--- ENTRIES PROVIDED ---
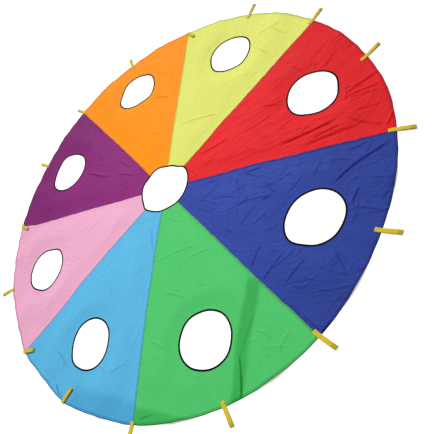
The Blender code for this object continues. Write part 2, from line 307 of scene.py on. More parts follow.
---
--- ENTRIES PROVIDED ---
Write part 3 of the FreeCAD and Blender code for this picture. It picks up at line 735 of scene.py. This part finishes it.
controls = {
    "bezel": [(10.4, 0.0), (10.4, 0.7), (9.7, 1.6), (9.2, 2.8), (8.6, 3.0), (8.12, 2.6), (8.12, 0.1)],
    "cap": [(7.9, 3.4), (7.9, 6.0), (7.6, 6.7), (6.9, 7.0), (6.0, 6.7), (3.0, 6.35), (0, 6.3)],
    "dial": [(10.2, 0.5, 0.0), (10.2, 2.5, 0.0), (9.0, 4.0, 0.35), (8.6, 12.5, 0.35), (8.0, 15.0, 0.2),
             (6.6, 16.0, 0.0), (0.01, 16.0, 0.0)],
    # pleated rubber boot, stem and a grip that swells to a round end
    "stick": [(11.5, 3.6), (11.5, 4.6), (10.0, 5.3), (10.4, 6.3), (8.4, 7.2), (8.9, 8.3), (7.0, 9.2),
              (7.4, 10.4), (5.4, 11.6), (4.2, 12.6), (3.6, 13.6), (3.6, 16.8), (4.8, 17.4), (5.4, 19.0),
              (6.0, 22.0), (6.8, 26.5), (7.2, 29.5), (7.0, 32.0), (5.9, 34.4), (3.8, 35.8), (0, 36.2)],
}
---
◆ EXERCISE OBJECTIVE:
Only lines with the word "part" should be collected from the material.

◆ TASK SOLUTION:
The Blender code for this object continues. Write part 2, from line 307 of scene.py on. More parts follow.
Write part 3 of the FreeCAD and Blender code for this picture. It picks up at line 735 of scene.py. This part finishes it.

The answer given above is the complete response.